Ambos son ingredientes que contribuyen a la patología que antes señalaba: desafección hacia la democracia. Si entramos en una caracterización politológica hay muchas diferencias: el liberalismo parte del sujeto, de una concepción individual que llevada al extremo de Thatcher ("la sociedad no existe") es peligrosa. Por otro lado, el nacionalismo busca un sujeto colectivo: la tribu, la nación, la bandera. Si partimos de ahí, son elementos claramente opuestos.
Pero desde el punto de vista de la pedagogía pública ambos acaban confluyendo en la destrucción del bien común. Para el neoliberalismo lo que importa es lo privado, no lo público. Y para el identitarismo lo que importa es lo propio, no lo compartido. En ese sentido, aunque pareciendo posiciones polares, su impacto sobre la democracia es no solo aditivo sino factorial.
La comunicación pública, con independencia de la preferencia ideológica del emisor, debe priorizar un discurso en el que haya sitio para todos. Tenemos que caber todos en esta España que es nuestro ecosistema político.
¿Cómo recuperamos esa noción de bien común? ¿Cómo construimos una España en la que quepamos todos?
Debemos partir de las experiencias que tenemos. Cuando alguien nos ha ayudado, cuando hemos ayudado a alguien, cuando hemos compartido, cuando hemos sido solidarios o hemos disfrutados del calor social sentimos bienestar. Y no lo digo en un sentido hedonista. Sucede lo contrario cuando nos encontramos con conductas egoístas o narcisistas.

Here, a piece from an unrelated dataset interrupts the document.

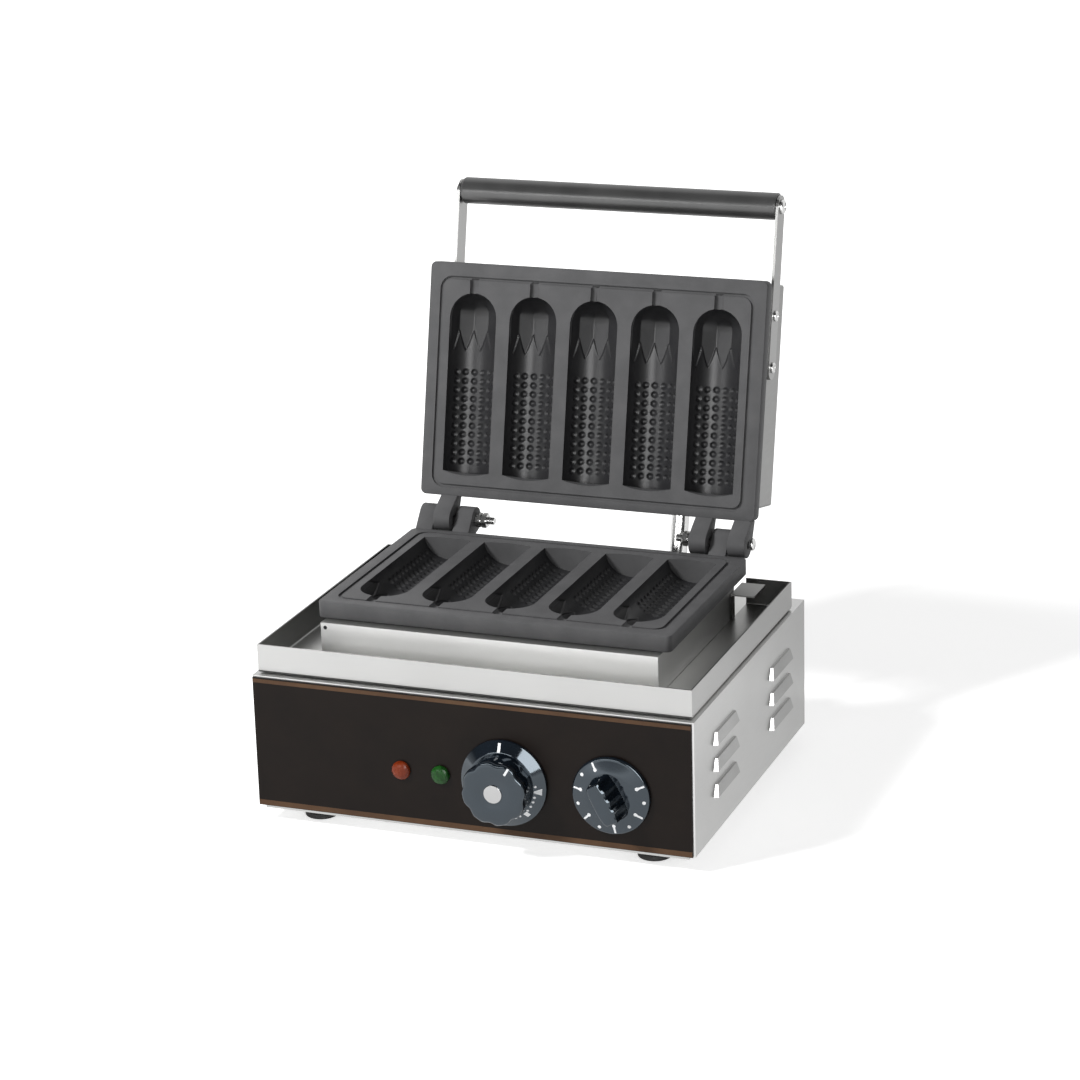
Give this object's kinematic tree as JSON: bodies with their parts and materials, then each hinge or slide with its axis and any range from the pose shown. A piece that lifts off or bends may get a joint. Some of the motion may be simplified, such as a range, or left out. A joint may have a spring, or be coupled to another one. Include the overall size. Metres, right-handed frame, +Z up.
{
  "type": "corn waffle maker",
  "caption": "Countertop electric waffle iron with corn-cob cavities in two hinged castings, a bar handle, a drip tray and a steel base with thermostat and timer knobs.",
  "frame": {"origin": "on the surface that the feet stand on, under the middle of the object's bounding box with the lid open as in the picture", "axes": "+Z up, -Y towards the control panel, +X to the right seen from the front"},
  "size_m": [0.3464, 0.3804, 0.4176],
  "materials": {
    "housing_steel": "satin stainless sheet",
    "front_steel": "satin stainless sheet",
    "bright_steel": "bright plated",
    "coated_casting": "dark grey non-stick coating",
    "element_steel": "heat-darkened",
    "panel_film": "dark brown printed film with thin tan lines",
    "grip_black": "polished black",
    "knob_black": "glossy blue-black with white ticks",
    "case_black": "moulded",
    "foot_rubber": "matte",
    "red_lens": "translucent orange-red",
    "green_lens": "translucent green",
    "ceramic": "glazed ceramic",
    "fibre": "ceramic fibre mat",
    "bulb_copper": "copper tube"
  },
  "bodies": {
    "base": {"housing_shell": "housing_steel", "bottom_plate": "housing_steel", "frame_tab_left": "housing_steel", "frame_tab_right": "housing_steel", "lower_clamp_plate": "housing_steel", "front_plate": "front_steel", "drip_tray": "front_steel", "plate_frame": "front_steel", "foot_screw_front_left": "bright_steel", "foot_screw_front_right": "bright_steel", "foot_screw_rear_left": "bright_steel", "foot_screw_rear_right": "bright_steel", "hinge_pin_left": "bright_steel", "hinge_pin_right": "bright_steel", "hinge_nut_left_outer": "bright_steel", "hinge_nut_left_inner": "bright_steel", "hinge_nut_right_outer": "bright_steel", "hinge_nut_right_inner": "bright_steel", "conduit_collar_deck": "bright_steel", "wiring_conduit": "bright_steel", "lower_casting": "coated_casting", "lower_element": "element_steel", "panel_overlay": "panel_film", "red_lamp_body": "case_black", "green_lamp_body": "case_black", "thermostat_body": "case_black", "timer_body": "case_black", "mains_inlet_bush": "case_black", "foot_front_left": "foot_rubber", "foot_front_right": "foot_rubber", "foot_rear_left": "foot_rubber", "foot_rear_right": "foot_rubber", "red_lamp_lens": "red_lens", "green_lamp_lens": "green_lens", "terminal_block": "ceramic", "lower_insulation": "fibre", "thermostat_bulb": "bulb_copper"},
    "lid": {"upper_casting": "coated_casting", "upper_element": "element_steel", "upper_clamp_plate": "housing_steel", "upper_insulation": "fibre", "lid_cover": "housing_steel", "handle_arm_left": "housing_steel", "handle_arm_right": "housing_steel", "handle_grip": "grip_black", "grip_screw_left": "bright_steel", "grip_screw_right": "bright_steel", "arm_screw_left_front": "bright_steel", "arm_screw_left_rear": "bright_steel", "arm_screw_right_front": "bright_steel", "arm_screw_right_rear": "bright_steel", "conduit_collar_lid": "bright_steel"},
    "thermostat_knob": {"thermostat_dial": "knob_black", "thermostat_cap": "knob_black", "thermostat_shaft": "bright_steel"},
    "timer_knob": {"timer_dial": "knob_black", "timer_grip": "knob_black", "timer_shaft": "bright_steel"}
  },
  "joints": [
    {"name": "lid_hinge", "type": "hinge", "parent": "base", "child": "lid", "pos_m": [0, 0.08755, 0.1642], "axis": [1, 0, 0], "range_deg": [0, 102.7], "deforming": ["wiring_conduit"]},
    {"name": "thermostat_turn", "type": "hinge", "parent": "base", "child": "thermostat_knob", "pos_m": [0.027, -0.16285, 0.0543], "axis": [0, 1, 0], "range_deg": [0, 270]},
    {"name": "timer_turn", "type": "hinge", "parent": "base", "child": "timer_knob", "pos_m": [0.1085, -0.16285, 0.0543], "axis": [0, 1, 0], "range_deg": [0, 300]}
  ]
}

Recordemos lo que nos decían los griegos. A quienes se preocupaban exclusivamente de los intereses privados les llamaba idiotas. Los ciudadanos son quienes se ocupan de los asuntos públicos. Hay que recuperar una ética pública mínima, un interés por la vida colectiva que pasa por ciertos supuestos básicos: un diálogo respetuoso que distinga entre discrepar y escupir, bajar los decibelios, eliminar el tacticismo político, aceptar que no somos enemigos aunque seamos diferentes. El abecé de la Filosofía y la Política para construir una cultura cívica para una sociedad habitable.